Sanjuro (1962)

Review #1,285

Director:  Akira Kurosawa
Cast:  Toshirô Mifune, Tatsuya Nakadai, Takashi Shimura
Plot:  A crafty samurai helps a young man and his fellow clansmen save his uncle, who has been framed and imprisoned by a corrupt superintendent.

Genre:  Drama / Action
Awards:  -
Runtime:  96min
Rating:  PG for some violence.
Distributor:  Toho 

“He was exactly like me.  A naked sword.  He didn't stay in his sheath.”

Toshiro Mifune snarled and growled to even bigger fame as the nameless wandering samurai in Yojimbo (1961), which was remade by Sergio Leone as A Fistful of Dollars (1964).  So much so that the sequel was released only a year after, with director Akira Kurosawa returning to helm it after initially declining the offer. 

Well, Sanjuro is not exactly a sequel – there is no temporal reference to Yojimbo, nor is there any indicator when the events of both films took place.  It could even be a prequel – such terms were probably not very meaningful fifty years ago, so as far as the two pictures are concerned, they are companion pieces.

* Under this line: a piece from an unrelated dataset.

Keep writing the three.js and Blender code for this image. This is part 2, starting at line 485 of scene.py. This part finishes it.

In Sanjuro, Mifune's character (known as Tsubaki Sanjuro) ignominiously wakes up in the middle of a serious political meeting of several hideaways left isolated after a coup d'état sees their master captured.  What transpires after is a darkly comic treatise on the art of strategic planning with unfortunate mishaps as the group led by Sanjuro himself attempts to infiltrate an army commanded by Hanbei Muroto, deviously played by Tatsuya Nakadai. 

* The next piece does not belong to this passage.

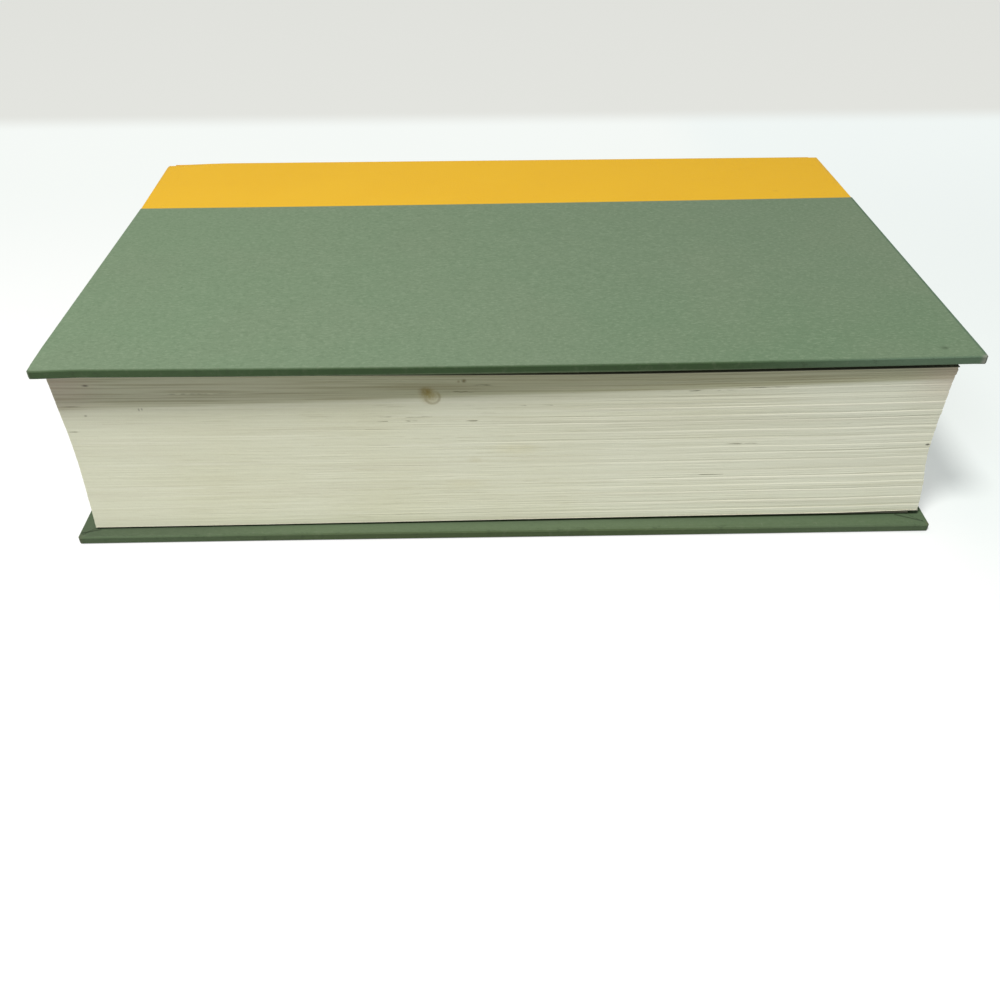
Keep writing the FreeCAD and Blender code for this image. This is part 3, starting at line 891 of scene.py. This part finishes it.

Overall, Sanjuro is a lighter if lesser effort than Yojimbo.  In fact, it would also count as slight in Kurosawa's body of work.  However, it remains largely entertaining due in part to Mifune's magnetic performance and a few well-choreographed fight scenes.

The plotting does feel overly complicated, and it takes some time for things to make sense, and who the side characters are.  It's the kind of film where a second viewing might be more illuminating than the first.  Up till its violent climax that is startling in its ferocity, Kurosawa keeps the film rather low-key as mind games of the shrewd if deceptive kind are played out.   

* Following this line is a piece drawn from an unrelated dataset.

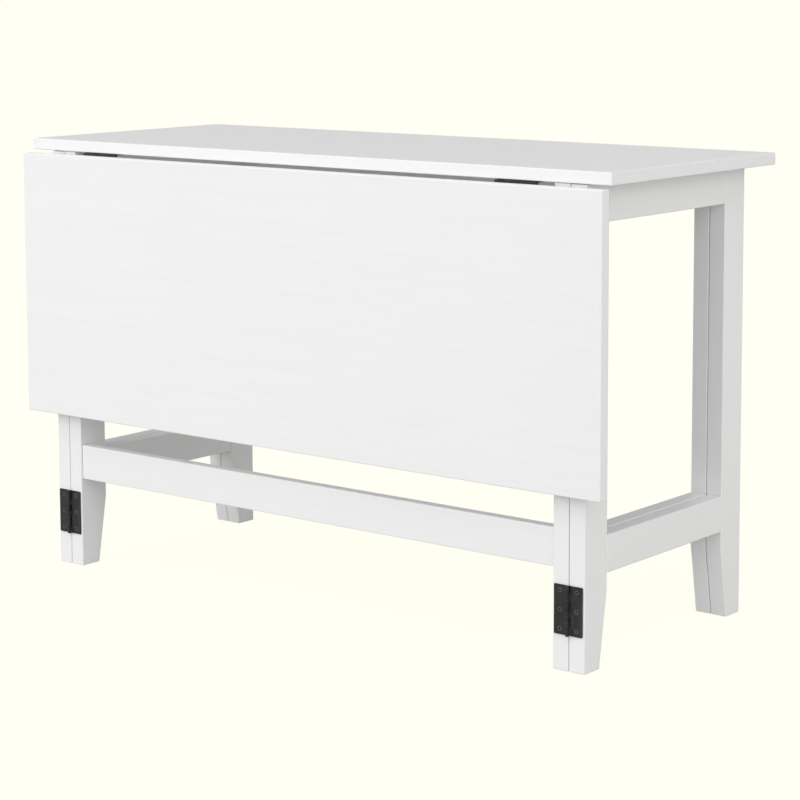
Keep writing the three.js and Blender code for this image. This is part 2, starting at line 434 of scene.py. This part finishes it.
def make_leg(node, taper_to_rear):
    low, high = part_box(node)
    leg = start_block("made_" + node, low, high)
    choose_vertices(leg, lambda place: True)
    bpy.ops.mesh.bisect(plane_co=(0, 0, TAPER_TOP), plane_no=(0, 0, 1))
    close_mesh()
    edge = high.y if taper_to_rear else low.y
    slide = (high.y - low.y - FOOT_DEPTH) * (-1 if taper_to_rear else 1)
    choose_vertices(leg, lambda place: same(place.z, low.z) and same(place.y, edge))
    bpy.ops.transform.translate(value=(0, slide, 0))
    close_mesh()
    choose_edges(leg, lambda first, second: not (
        same(first.z, TAPER_TOP) and same(second.z, TAPER_TOP)))
    round_chosen_edges(FRAME_EASE)
    return leg


def cut_bolt_bore(leg, member, side):
    low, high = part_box(f"{member}_bolt_{side}")
    middle = (low + high) / 2
    head_radius = (high.z - low.z) / 2 + HEAD_ROOM
    leg_low, leg_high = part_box(f"{side}_frame_front_leg")
    outer = leg_high.x if side == "right" else leg_low.x
    bore = start_rod(
        "bore", head_radius, 2 * (BOLT_SINK + BOLT_HEAD), (outer, middle.y, middle.z), 40,
        (0, math.pi / 2, 0))
    combine(leg, bore, "DIFFERENCE")


for side in SIDES:
    for kind in ("frame", "gate"):
        for end in ("front", "rear"):
            node = f"{side}_{kind}_{end}_leg"
            leg = make_leg(node, end == "front")
            if kind == "frame":
                cut_bolt_bore(leg, CROSS_MEMBERS[end], side)
            smooth(leg)
            deliver(leg, leg_paint, [node])
print("eight half-legs are made")

# %% [markdown]
# ## Butt hinges
# A butt hinge is two pressed plates whose edges are rolled into knuckles round one pin. The plate
# starts as a block, its outer corners are rounded, and a rod is joined on for the barrel. Notches
# are then cut where the other plate's knuckles sit, with a bore for the pin and a countersunk hole
# for each screw. Both plates are made once, upright at the origin, and copied to each hinge.

# %% Hinge sizes, measured on one CAD hinge
gate_pin = Vector(joints["right_gate_swing"]["pos_m"])
plate_low, plate_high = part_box("right_lower_hinge_gate_plate")
HINGE_LENGTH = plate_high.z - plate_low.z
PLATE_REACH = plate_high.x - gate_pin.x
BARREL_RADIUS = gate_pin.x - plate_low.x
PLATE_BACK = plate_high.y - gate_pin.y
PLATE_THICKNESS = 0.0018
PLATE_FRONT = PLATE_BACK - PLATE_THICKNESS
PLATE_CORNER = 0.0016
PIN_RADIUS = 0.0015
PIN_ROOM = 0.0003
KNUCKLES = 6
KNUCKLE_GAP = 0.00035
NOTCH_REACH = 0.0036
SCREW_OFFSET = 0.0151
SCREW_SPACING = 0.0295
SCREW_HEAD = 0.0034
SCREW_SHANK = 0.0014
SCREW_HEAD_DEPTH = 0.0015
SCREW_LENGTH = 0.015
SCREW_SINK = 0.00015
CUT_OVER = 0.0006
HOLE_LENGTH = 0.02
SCREW_PLACES = (-SCREW_SPACING, 0.0, SCREW_SPACING)
print("hinge:", round(HINGE_LENGTH, 4), "long, plates", round(PLATE_REACH, 4), "wide")


# %% One plate
def cut_block(plate, low, high):
    combine(plate, start_block("notch", Vector(low), Vector(high)), "DIFFERENCE")


def cut_countersink(plate, x, z):
    put_down_everything()
    slope = (SCREW_HEAD - SCREW_SHANK) / SCREW_HEAD_DEPTH
    into_wood = (math.pi / 2, 0, 0)
    bpy.ops.mesh.primitive_cone_add(
        vertices=32, depth=SCREW_HEAD_DEPTH + CUT_OVER, radius1=SCREW_SHANK + PIN_ROOM,
        radius2=SCREW_HEAD + PIN_ROOM / 2 + CUT_OVER * slope, rotation=into_wood,
        location=(x, PLATE_FRONT + SCREW_SINK + (SCREW_HEAD_DEPTH - CUT_OVER) / 2, z))
    combine(plate, new_piece("countersink"), "DIFFERENCE")
    hole = start_rod(
        "hole", SCREW_SHANK + PIN_ROOM, HOLE_LENGTH, (x, PLATE_BACK, z), 32, into_wood)
    combine(plate, hole, "DIFFERENCE")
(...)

Unlike such gems as Seven Samurai (1954), Throne of Blood (1957) or The Hidden Fortress (1958), Sanjuro doesn’t seem to be endlessly rewatchable.  Still, there is enough in its tank to suggest that Kurosawa was keener to explore the intricacies of storytelling.  Case in point: a tense if comical sequence involving the use of camellias as a communication signal is one of the most elaborate set-pieces of Kurosawa’s oeuvre. 

Verdict:  A lighter if lesser effort by Kurosawa, but it is no less entertaining and darkly comic than its companion piece Yojimbo (1961).